Just last week I met an auto repair owner - a business you wouldn't necessarily associate with energy intensity, with electricity intensity - who told me that he was in a position where electricity and gas prices had meant that he isn't able to hire more staff or offer higher wages to his staff. This is a business that at face value you would think: "Do they really use that much energy?" When you get into it - absolutely, the bills were high, and unfortunately, particularly between 2007-2013, you saw a doubling in nominal terms of their bills during that time period.

We know from the AEMC, the Australian Energy Market Commission, that about a third of small business people experienced bill shock in the past year.

We also know that about 20 per cent of small business people are still on standing offers - these are the high prices you pay if you haven't negotiated a better market price, as they're known. That's largely because small business people simply don't have time. I grew up in a small business family - you are stretched from dawn until dusk and beyond just getting the job done, paying bills, employing people, and doing your work.

We're taking practical action to focus on lower prices while we keep the lights on. Let me focus for a moment on that second bit, which is keeping the lights on, because yesterday I announced that we'd be asking the COAG Energy Council to work with us to implement the reliability obligation this year.

We of course are about to approach summer and the peak time of system stress, and AEMO forecast that Victoria's supply will be extremely tight over summer 2018/19, as it was in summer 2017/18, but so much so that there's a one in three chance of load shedding or targeted blackouts unless we can fill a gap of about 300 megawatts of capacity, and that's on top of work that was done last summer to fill a gap of almost 2000 megawatts.
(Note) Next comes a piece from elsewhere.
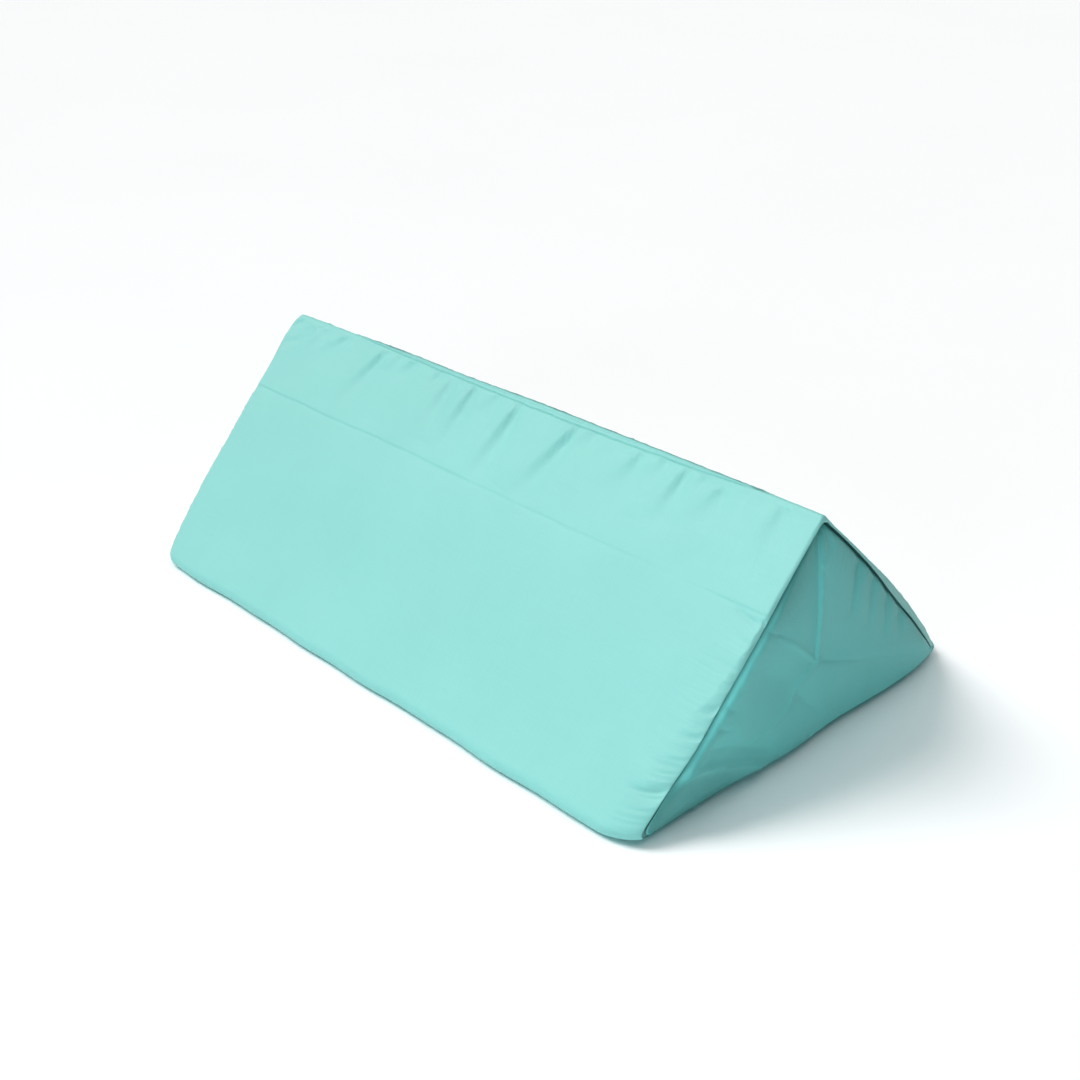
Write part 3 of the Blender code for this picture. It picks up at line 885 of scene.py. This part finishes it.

Unfortunately, some of that isn't done through enhancing supply, some of it has to be done through reducing demand, which is in itself can be very costly for businesses and households involved.

Last summer it was a close run thing, but we kept the lights on this summer. But in the medium term, as you look forward, you'll see reliability challenges without further investment in supply that are extremely, extremely challenging.

In 2017, AEMO - market operator, was forced to make 25 market interventions to ensure that we keep the lights on. To put that in perspective, that in total is more than was made in the whole of the seven years leading up to it. So less than 25 interventions made in the seven years leading up to last year, 25 interventions made last year, and in fact, in some areas we see permanent interventions in the market having to be made by AEMO to keep the lights on. An example of that is 600 megawatts of wind in South Australia, that is not permanently curtailed, that is curtailed a very significant portion of the time. That's about a third of the wind fleet, which would have cost up towards $1 billion to invest in curtailed, because we simply haven't worked out how to get that to work properly in the system.

This is an example not just of a market not working well, but a market on life support.

On the price side, we are focussed on three things.

One is, a price safety net, making sure that every customer gets a fair price, even when they don't have time to negotiate it, and we'll have more to say about that in the coming weeks.

We're backing investment in new generation. We need to make sure there is enough firm, reliable supply in this market to keep the lights on, and in particular, in markets where we've seen particularly higher prices - South Australia is the most obvious example of that. We put downward pressure on those prices.

And we are challenging the big energy companies to do the right thing because there are many cases in the recent past, where the ACCC has told us they are not doing the right thing.

There's a whole suite of recommendations in the ACCC report, which we are in the process of implementing. We'll have more to say about a whole series of those in the coming weeks, as we have said, about many of them in recent weeks and I'm sure we'll talk about some of them in the panel.

Thank you again for giving me the opportunity here to speak today.